The Nebulous Others

I recently heard an interview with Gina Otto who is the author of  a book called Cassandra’s Angel. She described the moment she decided to change her life. She was working at a glamorous photo shoot for a diet soda commercial on the beach in Malibu. Suddenly she realized she was a part of the money-making machine fueling the insecurities of girls and women. She immediately quit her job. She started going around to middle schools and talking to girls. I wish I had her exact quote here.  Basically she would tell the kids that they were being tricked by photo shopped images of anorexic models. Gina explains that these images are designed to make the girls  feel inadequate and want to buy diet soda, make up, diet pills, etc. She immediately started a campaign to help girls embrace themselves as they are.

She wrote the phenomenally successful book, Cassandra’s Angel and has recently gone on a national tour  and has written a musical of the book. The story is about a little girl who hears the stories everyone tells her about herself. She hears how she is too this and too that. She also hears the voice inside of herself about who she is, and it doesn’t match what she is being told. One day she is feeling very badly about the whole situation. She goes outside to sit on a rock and think. Along comes her angel who tells her not to believe the stories but to believe in herself. Wherever Gina Otto goes adults, kids, girls, and boys all come to her with tears in their eyes saying, “This is me. I am that person.” The take away message to ask yourself is, “What would you do if you didn’t believe the story?”

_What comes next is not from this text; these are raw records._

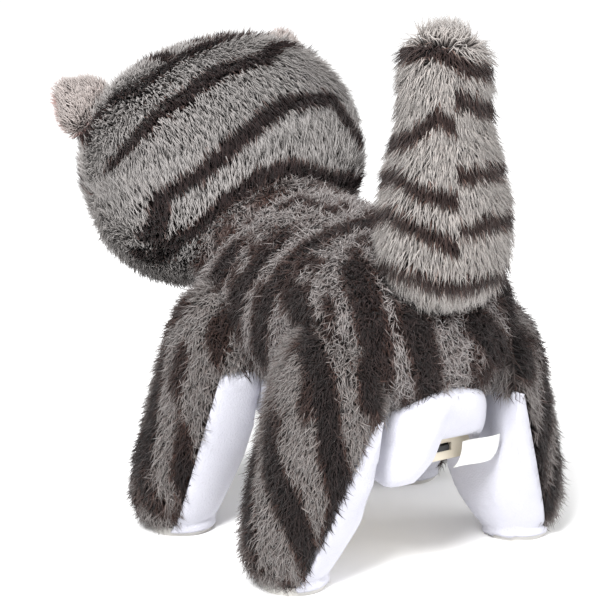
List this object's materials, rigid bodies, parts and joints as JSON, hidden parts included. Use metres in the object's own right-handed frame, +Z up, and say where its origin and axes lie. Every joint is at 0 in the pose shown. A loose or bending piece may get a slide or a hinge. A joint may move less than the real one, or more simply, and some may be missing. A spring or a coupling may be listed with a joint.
{
  "type": "walking plush kitten",
  "caption": "Battery-driven plush kitten with a nodding head, wagging tail and swinging legs over a geared plastic chassis.",
  "frame": {"origin": "centre of the bounding box in plan, on the floor under the soles", "axes": "+Z up, the face looks along -Y, +X is the kitten's left side"},
  "size_m": [0.134, 0.2156, 0.198],
  "materials": {
    "striped_fur": "brushed grey-brown faux fur with dark bands",
    "head_fur": "long light grey faux fur with dark stripes",
    "tail_fur": "long warm grey faux fur with dark rings",
    "white_plush": "short white plush",
    "wadding": "polyester fibre",
    "label_ribbon": "woven ribbon, blank",
    "white_plastic": "moulded",
    "cream_plastic": "moulded, slightly translucent look",
    "black_plastic": "moulded",
    "eye_plastic": "polished",
    "nose_plastic": "satin",
    "steel": "plated",
    "cell_sleeve": "printed sleeve without marks",
    "brass": "machined",
    "board": "solder mask",
    "sole_rubber": "moulded"
  },
  "bodies": {
    "chassis": {"body_cover": "striped_fur", "body_wadding": "wadding", "belly_panel": "white_plush", "care_label": "label_ribbon", "tail_bracket": "white_plastic", "chassis_base": "white_plastic", "chassis_lid": "white_plastic", "chassis_screws": "steel", "neck_post": "white_plastic", "battery_box": "cream_plastic", "battery_cells": "cell_sleeve", "battery_contacts": "steel", "switch_body": "black_plastic", "motor": "steel", "gear_axles": "steel", "circuit_board": "board", "speaker": "black_plastic", "lever_retainers": "steel"},
    "neck": {"neck_swivel": "white_plastic"},
    "head": {"head_cover": "head_fur", "head_wadding": "wadding", "neck_cover": "striped_fur", "head_shell": "white_plastic", "muzzle": "white_plush", "nose": "nose_plastic", "eyes": "eye_plastic", "left_ear": "head_fur", "right_ear": "head_fur"},
    "tail": {"tail_cover": "tail_fur", "tail_wadding": "wadding", "tail_rod": "white_plastic"},
    "battery_door": {"battery_door": "cream_plastic", "door_screw": "steel"},
    "switch": {"switch_knob": "black_plastic"},
    "motor_pinion": {"motor_pinion": "brass"},
    "first_gear": {"first_gear": "white_plastic"},
    "second_gear": {"second_gear": "white_plastic"},
    "crank": {"crank_shaft": "steel", "crank_gear": "white_plastic", "crank_discs": "white_plastic"},
    "front_left_leg": {"front_left_lever": "white_plastic", "front_left_cover": "striped_fur", "front_left_lining": "white_plush", "front_left_sole": "sole_rubber"},
    "front_right_leg": {"front_right_lever": "white_plastic", "front_right_cover": "striped_fur", "front_right_lining": "white_plush", "front_right_sole": "sole_rubber"},
    "rear_left_leg": {"rear_left_lever": "white_plastic", "rear_left_cover": "striped_fur", "rear_left_lining": "white_plush", "rear_left_sole": "sole_rubber"},
    "rear_right_leg": {"rear_right_lever": "white_plastic", "rear_right_cover": "striped_fur", "rear_right_lining": "white_plush", "rear_right_sole": "sole_rubber"},
    "left_tie_rod": {"left_tie_rod": "white_plastic"},
    "right_tie_rod": {"right_tie_rod": "white_plastic"}
  },
  "joints": [
    {"name": "head_turn", "type": "hinge", "parent": "chassis", "child": "neck", "pos_m": [0, -0.059, 0.122], "axis": [0, 0.8, -0.6], "range_deg": [-28, 16]},
    {"name": "head_nod", "type": "hinge", "parent": "neck", "child": "head", "pos_m": [0, -0.059, 0.122], "axis": [0.9703, -0.1452, -0.1935], "range_deg": [-8, 8]},
    {"name": "tail_wag", "type": "hinge", "parent": "chassis", "child": "tail", "pos_m": [0, 0.085, 0.11947], "axis": [0, 1, 0], "range_deg": [-15, 15]},
    {"name": "rear_left_swing", "type": "hinge", "parent": "chassis", "child": "rear_left_leg", "pos_m": [0.028, 0.065, 0.067], "axis": [1, 0, 0], "range_deg": [-12, 12]},
    {"name": "front_left_swing", "type": "hinge", "parent": "chassis", "child": "front_left_leg", "pos_m": [0.032, -0.007, 0.067], "axis": [1, 0, 0], "range_deg": [-12, 12]},
    {"name": "rear_right_swing", "type": "hinge", "parent": "chassis", "child": "rear_right_leg", "pos_m": [-0.028, 0.065, 0.067], "axis": [1, 0, 0], "range_deg": [-12, 12]},
    {"name": "front_right_swing", "type": "hinge", "parent": "chassis", "child": "front_right_leg", "pos_m": [-0.032, -0.007, 0.067], "axis": [1, 0, 0], "range_deg": [-12, 12]},
    {"name": "left_tie_rod_pivot", "type": "hinge", "parent": "rear_left_leg", "child": "left_tie_rod", "pos_m": [0.026, 0.065, 0.079], "axis": [1, 0, 0], "range_deg": [-12, 12]},
    {"name": "right_tie_rod_pivot", "type": "hinge", "parent": "rear_right_leg", "child": "right_tie_rod", "pos_m": [-0.026, 0.065, 0.079], "axis": [1, 0, 0], "range_deg": [-12, 12]},
    {"name": "crank_spin", "type": "hinge", "parent": "chassis", "child": "crank", "pos_m": [0, 0.049, 0.0785], "axis": [1, 0, 0], "continuous": true},
    {"name": "second_gear_spin", "type": "hinge", "parent": "chassis", "child": "second_gear", "pos_m": [0, 0.034, 0.0785], "axis": [1, 0, 0], "continuous": true},
    {"name": "first_gear_spin", "type": "hinge", "parent": "chassis", "child": "first_gear", "pos_m": [0, 0.019, 0.0785], "axis": [1, 0, 0], "continuous": true},
    {"name": "motor_spin", "type": "hinge", "parent": "chassis", "child": "motor_pinion", "pos_m": [0, 0.004, 0.0785], "axis": [1, 0, 0], "continuous": true},
    {"name": "battery_door_hinge", "type": "hinge", "parent": "chassis", "child": "battery_door", "pos_m": [0.0168, 0.035, 0.0392], "axis": [0, -1, 0], "range_deg": [0, 60]},
    {"name": "switch_slide", "type": "slide", "parent": "chassis", "child": "switch", "axis": [1, 0, 0], "range_m": [-0.0014, 0.0014]}
  ],
  "couplings": [
    {"joint": "front_left_swing", "follows": "rear_left_swing", "ratio": 1},
    {"joint": "rear_right_swing", "follows": "rear_left_swing", "ratio": -1},
    {"joint": "front_right_swing", "follows": "rear_left_swing", "ratio": -1},
    {"joint": "left_tie_rod_pivot", "follows": "rear_left_swing", "ratio": -1},
    {"joint": "right_tie_rod_pivot", "follows": "rear_left_swing", "ratio": 1},
    {"joint": "second_gear_spin", "follows": "crank_spin", "ratio": -4},
    {"joint": "first_gear_spin", "follows": "crank_spin", "ratio": 16},
    {"joint": "motor_spin", "follows": "crank_spin", "ratio": -64}
  ]
}
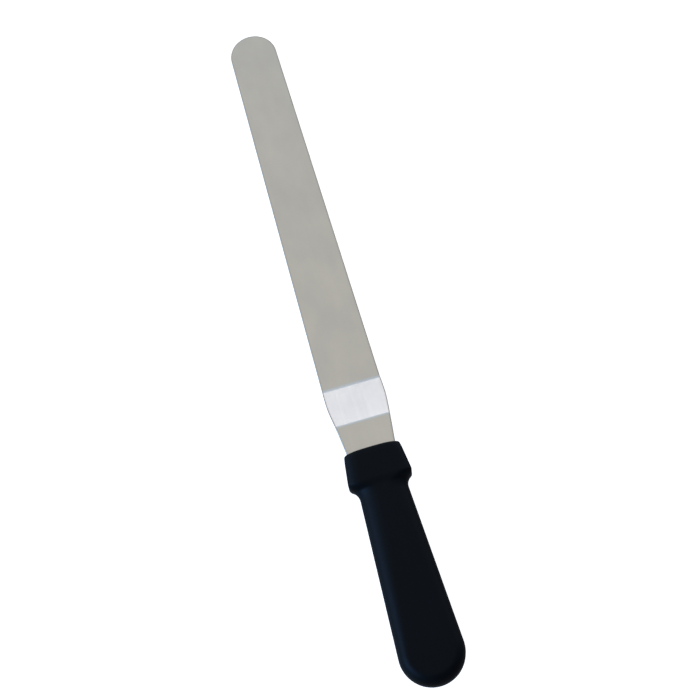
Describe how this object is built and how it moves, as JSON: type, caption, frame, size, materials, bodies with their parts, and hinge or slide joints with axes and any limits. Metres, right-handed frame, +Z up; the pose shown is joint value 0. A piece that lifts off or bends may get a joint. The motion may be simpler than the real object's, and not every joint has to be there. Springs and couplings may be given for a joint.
{
  "type": "offset spatula",
  "caption": "Long round-tipped steel spreading blade, cranked down below a moulded plastic handle, for icing cakes and levelling batter.",
  "frame": {"origin": "middle of the footprint, on the plane of the blade's underside", "axes": "+Y along the blade towards its tip, +X to the right, +Z up from the blade towards the tang's level"},
  "size_m": [0.033, 0.384, 0.0279],
  "materials": {
    "blade_steel": "satin, fine grain along the blade",
    "handle_plastic": "fine moulded texture, semi-matte"
  },
  "bodies": {
    "root": {"blade": "blade_steel", "handle": "handle_plastic"}
  },
  "joints": []
}
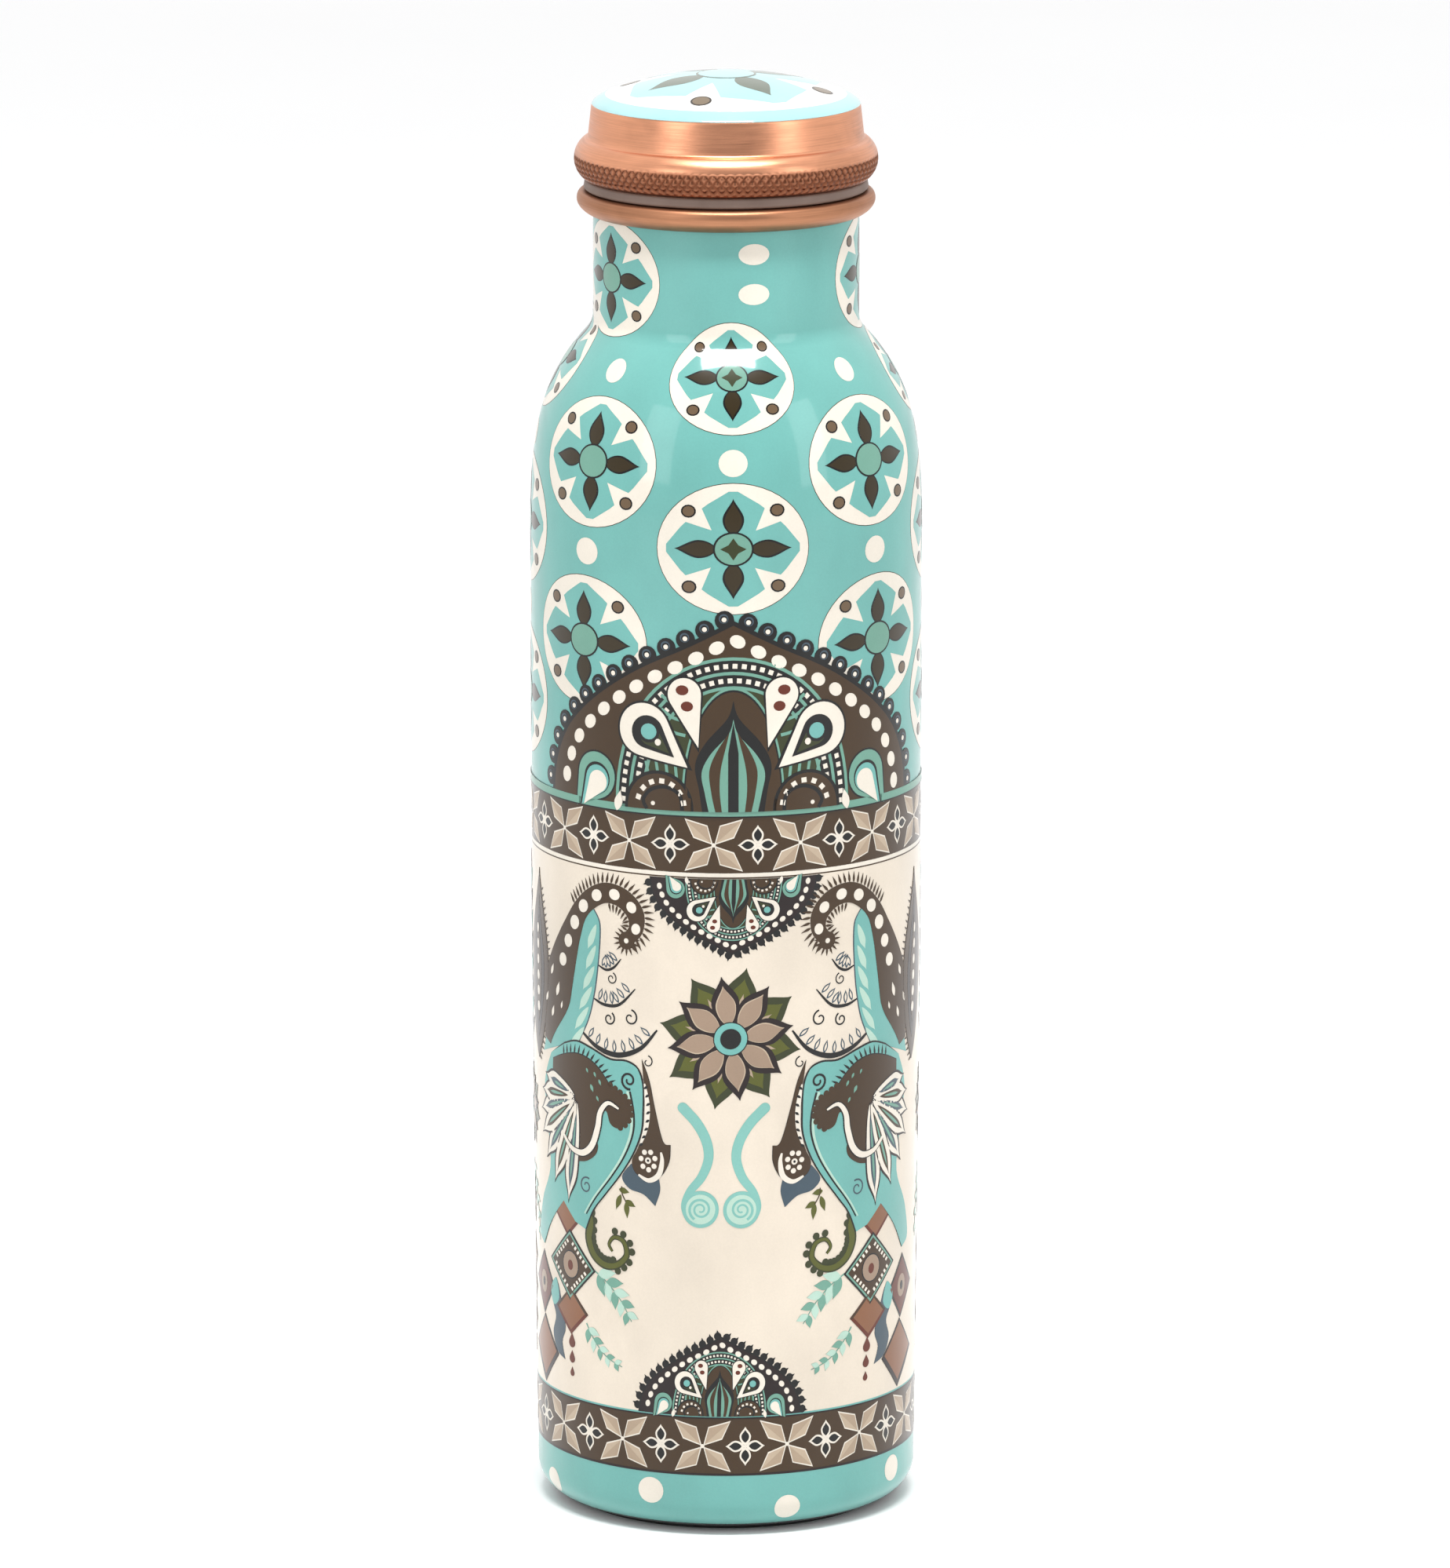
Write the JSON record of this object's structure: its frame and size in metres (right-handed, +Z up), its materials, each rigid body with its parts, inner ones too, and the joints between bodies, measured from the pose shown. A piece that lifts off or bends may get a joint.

This interview hit home for me. How many times have I felt that if I was thinner, funnier, somehow different,  I could be that person I felt I truly was inside. For those of you reading this who don’t know me I am a very tall woman. At 5’10 1/2″ I have spent my life in flats. If I have ever bought shoes that add any height, they have been quickly buried under the bed. Well, I decided that was pretty silly. I thought about Marianne Williams saying I shouldn’t be small to make others feel large. I bought myself a pair of clogs which easily put me over 6′ tall and I wear those suckers all over the place!

Somehow I thought I was invisible. Seriously I felt I could fade into the background and people wouldn’t notice me. Why? Why did I want to be invisible? I don’t have all the answers to that question. I was waiting to be noticed. I was waiting for someone else to tell me I was okay and special and that I should be heard. I felt this so strongly when I had my son. He was not always the easiest child. Basically anywhere we went that involved other children was a disaster. It was only a matter of time until he hit another kid at the playground or  refused to follow directions at gymnastics class. He would become so overstimulated in a group setting that he would become loud, irrational and basically just lose it. We were not fading into the background!

I knew in my gut there was something wrong but I didn’t know what. What I wanted more than anything was to be there for my son. To find an answer for him so he could thrive. I wanted my son to feel  my love for him and know he was safe with me. I know I failed on many occasions.

Inside of my own head I heard the judgement of the “Nebulous Others”. I was not present with my son but was consumed by what I thought others were thinking. I reacted in the way I hoped would make me look best to others. This is not what my son needed from me. As I began to realize this I knew I needed to change. I spoke with my little boy about how much I loved him. We strategized ways for him to get more in control of himself. I was able to own my reactions and started to catch myself when  I became  more worried about others opinions than supporting my child. It wasn’t helpful to beat myself up. It’s just how I am. I needed to accept that about myself before I could find a different way to react. I am so proud of my relationship with my son. I know he feels the love I have for him and it is a strong base for him to spring from out into the world.

I recently read a post called stop sabotaging your own success  . This is basically a collection of quotes speaking about just that. One of my favorites was:

I am so done with letting my own insecurities, self-doubts, and regrets hold me back. –Sarah J Bray

Me too. My thighs are not perfect, my boobs- forget about it, my furniture is stained, my dishes don’t match… and I don’t care! All of that is not enough of a reason for me to hold myself back, anymore.


About lifeandfriendship

Intentionally crafting an intuitive life and friendships while managing carpool, kids, work, dinner, dog... View all posts by lifeandfriendship

2 responses to “The Nebulous Others

  • lifeandfriendship

    You are fabulous. We have to let go of all these silly insecurities that keep us small- literally sometimes. We don’t need permission from some one else to be who we want to be! Forget that jealous shorty and haul out your heels.

  • Anonymous

    That was awesome. Being a tall women, I once had a pair of heels on and someone at a high school party asked me if I was on the NBA. I guess those things stick, but what doesn’t stick so much is the voice inside that says I’m fabulous just the way I am!